Reproduzindo extensa investigação da Polícia Federal, o documento cita trechos de reunião com a presença de Bolsonaro, espionagem de ministros do STF e tentativa de cooptação da cúpula das Forças Armadas. A operação é baseada na delação de Mauro Cid, ex-ajudante de ordens do então presidente Jair Bolsonaro, e em provas coletadas pelos investigadores, como a extração de conversas por aplicativos de mensagens e vídeos de reuniões da cúpula do governo passado.
Na página 70 do despacho, Moraes reproduz declaração em que o então chefe do Gabinete de Segurança Institucional (GSI), general Augusto Heleno, defende uma intervenção antes das eleições de 2022.
— Não vai ter revisão do VAR. Então, o que tiver que ser feito tem que ser feito antes das eleições.
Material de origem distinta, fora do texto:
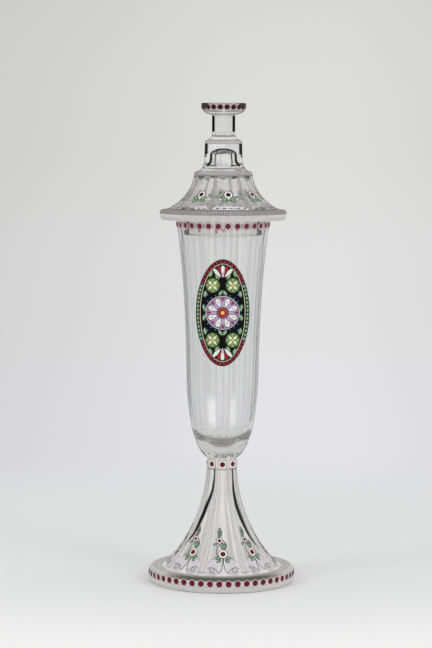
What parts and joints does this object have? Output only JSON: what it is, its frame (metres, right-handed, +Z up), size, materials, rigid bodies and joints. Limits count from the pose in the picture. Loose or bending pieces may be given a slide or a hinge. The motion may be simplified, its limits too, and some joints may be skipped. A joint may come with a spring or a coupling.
{
  "type": "covered glass cup",
  "caption": "Tall footed glass cup with a lift-off cover, a hollow trumpet foot, a button finial and fired enamel dots, sprigs and an oval medallion.",
  "frame": {"origin": "centre of the foot's underside, on the surface that the cup stands on", "axes": "+Z up along the cup's axis; -Y is the front, where the medallion is; +X is to the right seen from the front"},
  "size_m": [0.1094, 0.1094, 0.3555],
  "materials": {
    "clear_glass": "polished clear, with matt ribbons between the panels of foot and cover",
    "ruby_enamel": "gloss ruby-red fired enamel dots on a pale ground",
    "black_enamel": "gloss black fired enamel ground with coloured ornament",
    "leaf_enamel": "semi-gloss green, white and red fired enamel",
    "matt_enamel": "matt, finely hatched grey enamel"
  },
  "bodies": {
    "cup": {"foot_plate": "clear_glass", "foot_trumpet": "clear_glass", "bowl": "clear_glass", "foot_rim_dots": "ruby_enamel", "neck_dots": "ruby_enamel", "mouth_dots": "ruby_enamel", "medallion": "black_enamel", "foot_sprig_1": "leaf_enamel", "foot_sprig_2": "leaf_enamel", "foot_sprig_3": "leaf_enamel", "foot_sprig_4": "leaf_enamel", "foot_sprig_5": "leaf_enamel", "foot_sprig_6": "leaf_enamel", "foot_sprig_7": "leaf_enamel", "foot_sprig_8": "leaf_enamel"},
    "cover": {"cover_dome": "clear_glass", "cover_collar": "clear_glass", "finial_stem": "clear_glass", "finial_button": "clear_glass", "button_dots": "ruby_enamel", "brim_band": "matt_enamel", "cover_sprig_1": "leaf_enamel", "cover_sprig_2": "leaf_enamel", "cover_sprig_3": "leaf_enamel", "cover_sprig_4": "leaf_enamel", "cover_sprig_5": "leaf_enamel", "cover_sprig_6": "leaf_enamel", "cover_sprig_7": "leaf_enamel", "cover_sprig_8": "leaf_enamel"}
  },
  "joints": [
    {"name": "cover_lift", "type": "slide", "parent": "cup", "child": "cover", "axis": [0, 0, 1], "range_m": [0, 0.12]}
  ]
}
Se tiver que dar soco na mesa é antes das eleições. Se tiver que virar a mesa é antes das eleições — afirma Heleno, segundo o documento.
A manifestação de Heleno teria ocorrido durante reunião realizada em 5 de julho daquele ano com a presença da alta cúpula do governo federal. Um vídeo com trechos do encontro foi apreendido na casa do ex-ajudante de ordens de Bolsonaro, Mauro Cid. Segundo a Polícia Federal, participaram da reunião Bolsonaro, Heleno e os então ministros da Justiça, Anderson Torres, da Defesa, Paulo Sérgio Nogueira, e Braga Neto, ex-chefe da Casa Civil e candidato a vice-presidente na chapa de situação.
Na ocasião, Heleno também sugeriu infiltrar espiões da Agência Brasileira de Inteligência (Abin) nas campanhas eleitorais adversárias. Bolsonaro interrompeu a fala de Heleno e disse que discutiria a ação da Abin “em particular”.
O que dizem as defesas
O ex-chefe da Secretaria de Comunicação Social do governo Bolsonaro, Fábio Wajngarten, também advogado do ex-presidente, afirmou que ele vai entregar o passaporte, como determinado pela Justiça. As defesas de Felipe Martins e Marcelo Câmara disseram que ainda não tiveram acesso à íntegra da investigação.